Confiscation Act of 1862
- Long title: An Act to suppress Insurrection, to punish Treason and Rebellion, to seize and confiscate the Property of Rebels, and for other Purposes.
- Nicknames: Second Confiscation Act
- Announced in: the 37th United States Congress

Citations
- Public law: Pub. L. 37–195
- Statutes at Large: 12 Stat. 589

Legislative history
- Introduced in the House as H.R. 471 & H.Res. 110 by Thomas D. Eliot (R–MA) & Horace Maynard (R–TN) on May 14, 1862 & July 15, 1862; Committee consideration by Senate Judiciary Committee; Passed the Senate on July 17, 1862 ; Passed the House on ; Signed into law by President Abraham Lincoln on July 17, 1862;

= Confiscation Act of 1862 =

Act of US Congress

The Confiscation Act of 1862, or Second Confiscation Act, was a law passed by the United States Congress during the American Civil War. This statute was followed by the Emancipation Proclamation, which President Abraham Lincoln issued "in his joint capacity as President and Commander-in-Chief".

==History==
The Confiscation Act was enacted on July 17, 1862. The defining characteristic of the act was that it called for court proceedings for seizure of land and property from disloyal citizens (supporters of the Confederacy) in the South as well as the emancipation of their slaves that came under Union control. Under this act, conviction of treason against the U.S. could be punishable by death or carry a minimum prison sentence of five years and a minimum fine of $10,000. This law also stated that any citizen convicted of aiding and abetting any person known to have committed treason against the United States could be imprisoned for up to 10 years and face a maximum fine of $200,000, if convicted. This law specifically targeted the seizure of property of any Confederate military officer, Confederate public office holder, persons who have taken an oath of allegiance to the Confederacy or any citizen of a loyal Union state who has given aid or support to any of the aforementioned traitors to the United States of America. This act helped the Union military because freed slaves could supply the forces with information to gain a strategic advantage over the Confederates.

Section 1 of the Act targeted treason, Section 2 more broadly targeted insurrection and rebellion, and Section 3 disqualified anyone who commits these offenses from serving in any federal office. These provisions regarding insurrection, rebellion, and disqualification remain substantially the same in the United States Code today.
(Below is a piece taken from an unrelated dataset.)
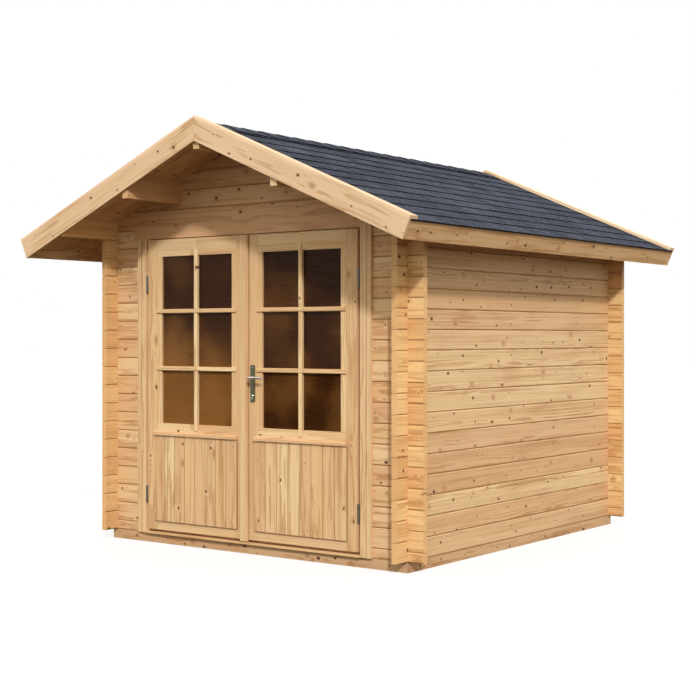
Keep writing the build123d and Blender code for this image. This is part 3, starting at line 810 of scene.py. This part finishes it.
# %% Glass and metal shaders
def pane_glass(name, shade, painted_light_colour):
    """Glass with a faint smear over painted shade of the inside that warms to painted light."""
    paint = Paint(name)
    smear = paint.noise(paint.x * 6.0, paint.y, paint.z * 4.0)
    glow = paint.noise(paint.x * 2.6, paint.y, paint.z * 2.2, detail=3.0, roughness=0.6)
    # Painted light of a sunlit inside: warm patches, most of it low in the left leaf; painted shade darkens
    # the upper panes.
    low_left = paint.z.rise(1.5, 0.8) * paint.x.rise(0.1, -0.4)
    painted_light_share = glow.rise(0.38, 0.66) * 0.5 + low_left * 0.95 - paint.z.rise(1.2, 1.6) * 0.3
    paint.set(Base_Color=paint.mix(painted_light_share, shade, painted_light_colour), Roughness=0.02 + smear * 0.03,
              Alpha=0.48 + smear * 0.10, Coat_Weight=0.05, Coat_Roughness=0.02, Specular_IOR_Level=0.10)
    return paint.material


def brushed(name, colour, rough, scale):
    """Metal with brush marks; a small scale along an axis draws them out that way."""
    paint = Paint(name)
    marks = paint.noise(paint.x * scale[0], paint.y * scale[1], paint.z * scale[2])
    paint.set(Base_Color=colour, Metallic=1.0, Roughness=rough + (marks - 0.5) * 0.25)
    paint.bump(marks, 0.0001)
    return paint.material


# The pane's two colours are the painted shade and the painted light of the inside.
glass_finish = pane_glass("pane_glass", (0.050, 0.016, 0.004, 1), (0.30, 0.125, 0.030, 1))
zinc = brushed("zinc_plate", (0.20, 0.20, 0.18, 1), 0.45, (300, 300, 60))
nickel = brushed("satin_nickel", (0.19, 0.20, 0.13, 1), 0.40, (900, 900, 40))
bright_nickel = brushed("polished_nickel", (0.78, 0.76, 0.70, 1), 0.24, (60, 900, 900))
dark_slot = brushed("keyhole_shade", (0.03, 0.03, 0.03, 1), 0.60, (300, 300, 300))
finishes[glass_finish] = ("left_glass", "right_glass")
finishes[zinc] = ("frame_hinges", "left_leaf_hinges", "right_leaf_hinges")
finishes[nickel] = ("lock_plates",)

# %% Give each CAD node its finish
for finish, nodes in finishes.items():
    for node in nodes:
        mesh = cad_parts[node].data
        mesh.materials.clear()
        mesh.materials.append(finish)
covered = {node for nodes in finishes.values() for node in nodes}
print("finished nodes", len(covered), "left for pieces", sorted(set(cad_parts) - covered))

# %% [markdown]
# Lever handle
#
# The lever is cast metal: a round neck that swells into a flat, slightly bowed grip with a rounded tip.
# It is lofted, which means that rings of points are placed along a path and joined: each ring has its own
# middle, direction, half height and half thickness. The same rings, turned over, make the lever inside.


# %% Ring and loft
def ring(middle, forward, half_height, half_thickness, sides=20):
    """Oval of points round a middle, square to the direction given, its height along Z."""
    forward = Vector(forward).normalized()
    sideways = forward.cross(Vector((0, 0, 1))).normalized()
    loop = []
    for step in range(sides):
        angle = 2 * math.pi * step / sides
        up = Vector((0, 0, math.sin(angle) * half_height))
        loop.append(Vector(middle) + (sideways * (math.cos(angle) * half_thickness) + up))
    return loop


def loft(rings):
    """Points and faces of a closed skin over rings."""
    sides = len(rings[0])
    points = [point for loop in rings for point in loop]
    faces = []
    for base in range(0, len(points) - sides, sides):
        for step in range(sides):
            after = (step + 1) % sides
            faces.append((base + step, base + after, base + sides + after, base + sides + step))
    faces.append(tuple(range(sides)))
    faces.append(tuple(range(len(points) - sides, len(points))))
    return points, faces


def joined(shapes):
    """Points and faces of several closed shapes as those of one."""
    all_points = []
    all_faces = []
    for points, faces in shapes:
        all_faces += [tuple(corner + len(all_points) for corner in corners) for corners in faces]
        all_points += points
    return all_points, all_faces


# %% Lever
plate_low, plate_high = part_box("lock_plates")
leaf_low, leaf_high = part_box("right_leaf_frame")
lever_low, lever_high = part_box("lever_handle")
handle_x = (plate_low.x + plate_high.x) / 2
lever_z = (lever_low.z + lever_high.z) / 2
lever_stand = leaf_low.y - lever_low.y - 0.006
neck_radius = 0.0078
neck_root = 0.012
bend_radius = 0.011
grip_start = 0.004
grip_length = 0.102
grip_half_height = 0.0104
grip_half_thickness = 0.0062
height_taper = 0.0040
thickness_taper = 0.0014
grip_bow = 0.0022
tip_start = 0.85
tip_least = 0.12


def lever_rings(face, outward):
    """Rings of one lever: out from the leaf, round a bend and along the grip."""
    stand = face + outward * lever_stand
    neck = ((face - outward * neck_root, neck_radius), (face + outward * 0.010, neck_radius),
            (stand - outward * 0.016, 0.0080))
    rings = [ring((handle_x, y, lever_z), (0, outward, 0), radius, radius) for y, radius in neck]
    for step, angle in enumerate((25, 50, 75)):
        bend = math.radians(angle)
        middle = (handle_x - 0.004 + 0.010 * (1 - math.cos(bend)),
                  stand - outward * (bend_radius - bend_radius * math.sin(bend)), lever_z)
        rings.append(ring(middle, (math.sin(bend), outward * math.cos(bend), 0), 0.0090 + step * 0.0006,
                          neck_radius - step * 0.0006))
    for share in (0.12, 0.3, 0.5, 0.7, 0.85, 0.94, 0.98, 1.0):
        bow = grip_bow * math.sin(share * math.pi)
        past = max(0.0, (share - tip_start) / (1 - tip_start))
        tip = max(math.sqrt(max(0.0, 1 - past ** 2)), tip_least)
        middle = (handle_x + grip_start + share * grip_length, stand - outward * bow * 0.5, lever_z + bow)
        rings.append(ring(middle, (1, 0, 0), (grip_half_height - height_taper * share) * tip,
                          (grip_half_thickness - thickness_taper * share) * tip))
    return rings


lever_shapes = [loft(lever_rings(face, outward)) for face, outward in ((leaf_low.y, -1), (leaf_high.y, 1))]
lever = add_object("cast_lever", closed_mesh("cast_lever", *joined(lever_shapes), bright_nickel))
for face in lever.data.polygons:
    face.use_smooth = True
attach(lever, "lever")
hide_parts("lever_handle")
print("lever box", [round(c, 4) for c in lever_low], [round(c, 4) for c in lever_high])

# %% [markdown]
# Lock plates' fittings
#
# Each plate carries the end of a lock cylinder with its key slot, and a countersunk screw at its top and
# foot. Screws and cylinders are turned, so one function spins a profile of radius and height about an
# axis square to the plate. The cylinder's foot and the key slot are outlines raised from the plate.

# %% Fittings on the plates
plate_faces = ((plate_low.y, -1), (plate_high.y, 1))
key_z = lever_z - 0.104
screw_inset = 0.013
screw_heights = (plate_high.z - screw_inset, plate_low.z + screw_inset)
screw_profile = [(0.0001, 0.0001), (0.0036, 0.0001), (0.0036, 0.0005), (0.0028, 0.0011), (0.0011, 0.0011),
                 (0.0010, 0.0004), (0.0001, 0.0004)]
cylinder_profile = [(0.0001, 0.0001), (0.0078, 0.0001), (0.0078, 0.0022), (0.0072, 0.0028),
                    (0.0001, 0.0028)]
foot_outline = [(-0.0045, -0.0085), (0.0045, -0.0085), (0.0045, -0.019), (0.00315, -0.0212),
                (-0.00315, -0.0212), (-0.0045, -0.019)]
slot_outline = [(-0.0011, -0.0046), (0.0011, -0.0046), (0.0011, 0.0046), (-0.0011, 0.0046)]


def turned(z, profile, sides):
    """Shapes on both plates, each a profile of (radius, height) spun round an axis along Y."""
    angles = [2 * math.pi * step / sides for step in range(sides)]
    return [loft([[Vector((handle_x + radius * math.cos(angle), face + outward * height,
                           z + radius * math.sin(angle))) for angle in angles]
                  for radius, height in profile]) for face, outward in plate_faces]


def raised(outline, low, high):
    """Shapes on both plates, each an outline in X and Z raised from one height to another."""
    return [loft([[Vector((handle_x + x, face + outward * height, key_z + z)) for x, z in outline]
                  for height in (low, high)]) for face, outward in plate_faces]


def fittings(name, shapes, finish, body):
    """One piece made of closed shapes that don't touch."""
    piece = add_object(name, closed_mesh(name, *joined(shapes), finish))
    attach(piece, body)
    print(name, "faces", len(piece.data.polygons))


screws = [shape for z in screw_heights for shape in turned(z, screw_profile, 16)]
cylinders = turned(key_z, cylinder_profile, 24)
feet = raised(foot_outline, 0.0001, 0.0026)
fittings("plate_fittings", screws + cylinders + feet, bright_nickel, "right_leaf")
fittings("key_slots", raised(slot_outline, 0.0029, 0.0032), dark_slot, "right_leaf")

# %% [markdown]
# Nails
#
# Eave boards, casings and the panels' boards are nailed. There are about sixty nail heads, each a low
# dome a few millimetres across, so a dozen faces are enough for one. The places are points of a mesh, and
# a tree turns each point into a head that faces the way the board does.

# %% Nail places
nail_radius = 0.0023
nail_rise = 0.0006
casing_reach = 0.055
panel_inset = 0.030
eave_inset = 0.08
eave_gaps = 8
panel_nails = [(panel_low.x + (number + 0.5) * panel_board_pitch, panel_low.y, z)
               for number in range(panel_board_count)
               for z in (panel_low.z + panel_inset, panel_high.z - panel_inset)]
casing_nails = [(side * (jamb_low.x + jamb_high.x + casing_reach) / 2, jamb_low.y, z) for side in (-1, 1)
                for z in (0.14, 0.52, 0.90, 1.28, 1.66, 1.84)]
eave_x, eave_z = roof_point(course_step * shingle_courses - 0.0105, -edge_board_drop)
eave_run = roof_length - 2 * eave_inset
eave_nails = [(eave_x, roof_low.y + eave_inset + number * eave_run / eave_gaps, eave_z)
              for number in range(eave_gaps + 1)]

# %% Tree for nail heads
heads = Pattern("nail_heads", ["Radius", "Height", "Turn X", "Turn Y"])
radius, rise, turn_x, turn_y = heads.sizes
dome = heads.node("GeometryNodeMeshCone", {},
                  {"Vertices": 10, "Side Segments": 1, "Radius Top": radius * 0.6, "Radius Bottom": radius,
                   "Depth": rise}).outputs[0]
spots = heads.node("GeometryNodeMeshToPoints", {}, {0: heads.mesh}).outputs[0]
studs = heads.node("GeometryNodeInstanceOnPoints", {},
                   {"Points": spots, "Instance": dome,
                    "Rotation": heads.vector(turn_x, turn_y, 0.0)}).outputs[0]
heads.end(studs, zinc)


def nail_heads(name, places, body, turn_x=math.pi / 2, turn_y=0.0):
    """Nail heads at places, on boards that face the front unless turned."""
    mesh = bpy.data.meshes.new(name)
    mesh.from_pydata(places, [], [])
    piece = heads.bake(name, mesh, nail_radius, nail_rise, turn_x, turn_y)
    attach(piece, body)


def mirrored(places):
    """The same places on the other side of the shed."""
    return [(-x, y, z) for x, y, z in places]


nail_heads("casing_nails", casing_nails, "shed")
nail_heads("right_panel_nails", panel_nails, "right_leaf")
nail_heads("left_panel_nails", mirrored(panel_nails), "left_leaf")
nail_heads("right_eave_nails", eave_nails, "shed", 0.0, math.pi / 2 + roof_angle)
nail_heads("left_eave_nails", mirrored(eave_nails), "shed", 0.0, -math.pi / 2 - roof_angle)

# %% [markdown]
# Floor, light and camera
#
# A pale floor keeps the shed's shadow. A pale, faintly warm sky gives much of the light, so the shade
# under the roof stays soft, and one broad sun comes from the right of the door, about a third of the way
# up, so that the eaves still draw their shadow on the gable. The camera stands level a little below eye
# height on the right of the door, and a small shift frames the shed without tilting it, which keeps its
# corners upright.


# %% Floor
floor_white = (0.90, 0.90, 0.90, 1)
floor_bounce = (0.06, 0.045, 0.025, 1)


def pale_floor(reach):
    """Floor that the camera sees white with the shed's shadow, and that throws little light back."""
    corners = [(-reach, -reach, 0), (reach, -reach, 0), (reach, reach, 0), (-reach, reach, 0)]
    mesh = bpy.data.meshes.new("studio_floor")
    mesh.from_pydata(corners, [], [(0, 1, 2, 3)])
    floor = add_object("studio_floor", mesh)
    paint = Paint("pale_floor")
    rays = Value(paint, paint.node("ShaderNodeLightPath", {}, {}).outputs["Is Camera Ray"])
    paint.set(Base_Color=paint.mix(rays, floor_bounce, floor_white), Roughness=1.0)
    glow = paint.node("ShaderNodeEmission", {}, {"Strength": 1.0}).outputs[0]
    mixed = paint.node("ShaderNodeMixShader", {}, {0: rays * 0.84, 1: paint.shader.outputs[0], 2: glow})
    paint.fill(paint.nodes.nodes["Material Output"].inputs[0], mixed.outputs[0])
    mesh.materials.append(paint.material)


pale_floor(reach=40.0)


# %% World and sun
def sky(strength, tint):
    """World that lights at a strength and tint, but is seen as plain white, also in metal and glass."""
    world = bpy.data.worlds.new("pale_sky")
    world.use_nodes = True
    scene.world = world
    tree = Tree(world.node_tree)
    rays = tree.node("ShaderNodeLightPath", {}, {})
    seen = Value(tree, rays.outputs["Is Camera Ray"])
    for name in ("Is Glossy Ray", "Is Transmission Ray"):
        seen = seen.math("MAXIMUM", rays.outputs[name])
    background = world.node_tree.nodes["Background"]
    tree.fill(background.inputs["Color"], tree.mix(seen, tint, (1, 1, 1, 1)))
    tree.fill(background.inputs["Strength"], seen * (1 - strength) + strength)


sky(strength=1.12, tint=(1.0, 0.94, 0.80, 1))
sun_travel = Vector((-0.575, 0.615, -0.545))
sun = add_object("key_sun", bpy.data.lights.new("key_sun", "SUN"))
sun.data.energy = 2.3
sun.data.angle = math.radians(4.0)
sun.rotation_euler = sun_travel.to_track_quat("-Z", "Y").to_euler()
print("sun height in degrees", round(math.degrees(math.asin(-sun_travel.normalized().z)), 1))

# %% Camera
camera = add_object("camera", bpy.data.cameras.new("camera"))
camera.location = (5.306, -7.304, 1.277)
camera.rotation_euler = (math.radians(90), 0, math.radians(36.61))
camera.data.lens = 71.5
camera.data.sensor_width = 36
camera.data.shift_y = -0.0169
scene.camera = camera
scene.view_settings.view_transform = "Standard"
Neither the Act nor the federal Constitution define "insurrection" or "rebellion," but Supreme Court precedent understands the former term to mean any uprising against the lawful authority of the government, and the latter to mean such an uprising that has organized itself within a particular territory.

The most significant change over the first confiscation act was the final status of escaped slaves. While the first act did not make any determination on the final status of slaves after the war was over, the Second Act explicitly said that all slaves covered under it would be permanently freed.

One man, March Haynes, began smuggling people to the freedom of the Union lines with the help of Union General Quincy Adams Gilmore. In return for his help, Haynes provided Gilmore with "exact and valuable information" on the location of Confederate defenses and the strength of their forces.

==Insurrection or rebellion==
Section 2 of the Second Confiscation Act says the following:

And be it further enacted, That if any person shall hereafter incite, set on foot, assist, or engage in any rebellion or insurrection against the authority of the United States, or the laws thereof, or shall give aid or comfort thereto, or shall engage in, or give aid and comfort to, any such existing rebellion or insurrection, and be convicted thereof, such person shall be punished by imprisonment for a period not exceeding ten years, or by a fine not exceeding ten thousand dollars, and by the liberation of all his slaves, if any he have; or by both of said punishments, at the discretion of the court.

Thus, specific penalties were added to the Insurrection Act of 1807. Section 2 has been lightly amended since 1862, and its current version is at 18 U.S. Code § 2383. Before 1862, insurrection was punishable under the law of treason, and Section 2 was enacted in part because "no one wanted all participants in the Civil War to be executed for treason", as law professor Mark Graber has put it.